** start of Given data **

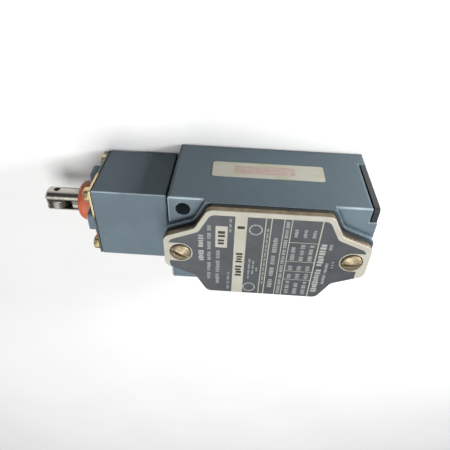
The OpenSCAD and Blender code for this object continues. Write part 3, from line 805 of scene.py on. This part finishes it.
@dataclass
class SlottedScrew:
    """A fillister-head screw: a head with a crowned top and a sawn slot, on a plain shank.

    Sizes are in millimetres.
    """

    head_d: float
    side_h: float
    crown_h: float
    slot_w: float
    slot_h: float
    shank_d: float
    round_r: float = 0.35
    tip_chamfer: float = 0.3
    under_chamfer: float = 0.1

    def profile(self, shank_l: float) -> list[Point2]:
        """Work out the screw's half section, from the tip round the head to the middle of its crown.

        Args:
            shank_l: The length of the shank.

        Returns:
            Radius and height of each point in metres.
        """
        r, top = self.head_d / 2, self.side_h
        shank = self.shank_d / 2
        points = [(0, -shank_l), (shank - self.tip_chamfer, -shank_l), (shank, self.tip_chamfer - shank_l),
                  (shank, 0), (r - self.under_chamfer, 0), (r, self.under_chamfer), (r, top - self.round_r)]
        points += [(r - self.round_r * (1 - math.cos(a)), top - self.round_r * (1 - math.sin(a)))
                   for a in (math.radians(d) for d in (25, 50, 75))]
        inner = r - self.round_r
        points += [(inner * math.sin(a), top + self.crown_h * math.cos(a) ** 1.4)
                   for a in (math.radians(d) for d in range(84, 0, -12))]
        return [(x * MM, z * MM) for x, z in points + [(0, top + self.crown_h)]]

    def build(
        self, name: str, shank_l: float, places: Sequence[tuple[Vector, float]], facing: Facing,
    ) -> bpy.types.Object:
        """Build a set of these screws as one piece.

        Args:
            name: The piece's name.
            shank_l: The length of the shanks.
            places: The point under each head in metres, and the turn of its slot in degrees.
            facing: The direction of the heads.

        Returns:
            The piece, not yet settled.
        """
        screws = scratch_object(name, lambda mesh: add_turned(mesh, self.profile(shank_l)))
        floor_z = (self.side_h + self.crown_h - self.slot_h) * MM
        half_w, reach = self.slot_w / 2 * MM, self.head_d * MM
        slot = scratch_object("slot", lambda mesh: add_prism(
            mesh, box_points(-reach, reach, -half_w, half_w), floor_z, floor_z + reach))
        cut(screws, slot)
        mesh = bmesh.new()
        for place, turn in places:
            one = screws.data.copy()
            slot_turn = Matrix.Rotation(math.radians(turn), 4, "Z")
            one.transform(Matrix.Translation(place) @ facing.turn() @ slot_turn)
            mesh.from_mesh(one)
            bpy.data.meshes.remove(one)
        mesh.to_mesh(screws.data)
        mesh.free()
        return screws


# ---------- sub-assemblies ----------


@dataclass
class CoverOutline:
    """The cover's plan, worked out from the mounting holes as the casting is. In millimetres."""

    hole_dx: float = 59.5
    hole_dy: float = 30.2
    past_hole: float = 6.65
    lobe_half_w: float = 6.9
    waist_back: float = 4.45
    waist_in: float = 3.5
    shoulder_run: float = 4.4
    half_w: float = 19.85

    def corners(self) -> list[Point2]:
        """Return the twelve corners, anticlockwise from the lower corner of the +X lobe."""
        end = (self.hole_dx / 2 + self.past_hole, self.lobe_half_w)
        waist = (self.hole_dx / 2 - self.waist_back, self.hole_dy / 2 - self.waist_in)
        shoulder = (waist[0] - self.shoulder_run, self.half_w)
        quarter = [end, waist, shoulder]
        upper = quarter + [(-x, y) for x, y in reversed(quarter)]
        return [(quarter[0][0], -quarter[0][1])] + upper + [(-x, -y) for x, y in quarter] + [
            (x, -y) for x, y in reversed(quarter[1:])]


@dataclass
class PrintRow:
    """A row of print, drawn as plain ticks in groups that stand for words. In millimetres."""

    x: float
    height: float
    start: float
    end: float
    word: tuple[float, float] = (1.2, 3.2)
    gap: float = 0.6
    stock: Stock = Stock.PALE_PRINT

    def bars(self, dice: random.Random) -> list[list[Point2]]:
        """Set out the ticks.

        Args:
            dice: The source of the words' lengths and the ticks' shapes.

        Returns:
            The plan of each tick.
        """
        bars, y = [], self.start
        pitch = max(self.height * 0.62, 0.5)
        while y < self.end - self.word[0] / 2:
            top = min(y + dice.uniform(*self.word), self.end)
            count = max(1, round((top - y) / pitch))
            step = (top - y) / count
            for i in range(count):
                low = self.x - self.height / 2 + dice.choice((0, 0, 0, 0.12)) * self.height
                high = self.x + self.height / 2 - dice.choice((0, 0, 0.12)) * self.height
                width = step * dice.uniform(0.6, 0.82)
                bars.append(box_points(low, high, y + i * step, y + i * step + width))
            y = top + self.gap
        return bars


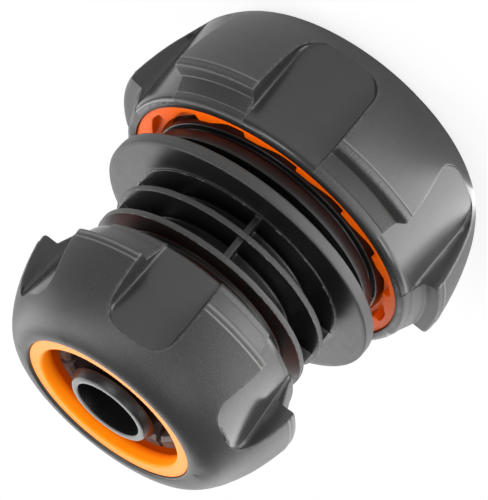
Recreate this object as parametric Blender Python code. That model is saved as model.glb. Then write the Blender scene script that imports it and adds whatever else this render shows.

** end of Given data **

Please output the exact lines of the records above, beginning with the first and stopping after the line that holds "of its crown.", and nothing else.

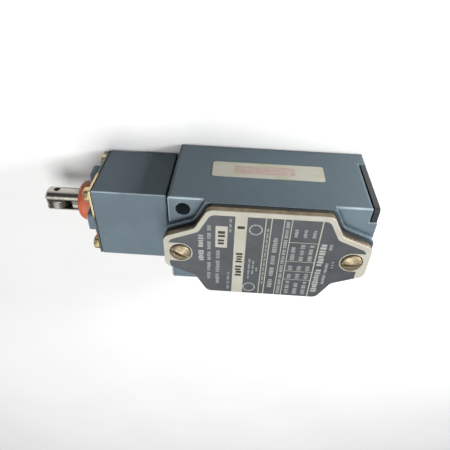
The OpenSCAD and Blender code for this object continues. Write part 3, from line 805 of scene.py on. This part finishes it.
@dataclass
class SlottedScrew:
    """A fillister-head screw: a head with a crowned top and a sawn slot, on a plain shank.

    Sizes are in millimetres.
    """

    head_d: float
    side_h: float
    crown_h: float
    slot_w: float
    slot_h: float
    shank_d: float
    round_r: float = 0.35
    tip_chamfer: float = 0.3
    under_chamfer: float = 0.1

    def profile(self, shank_l: float) -> list[Point2]:
        """Work out the screw's half section, from the tip round the head to the middle of its crown.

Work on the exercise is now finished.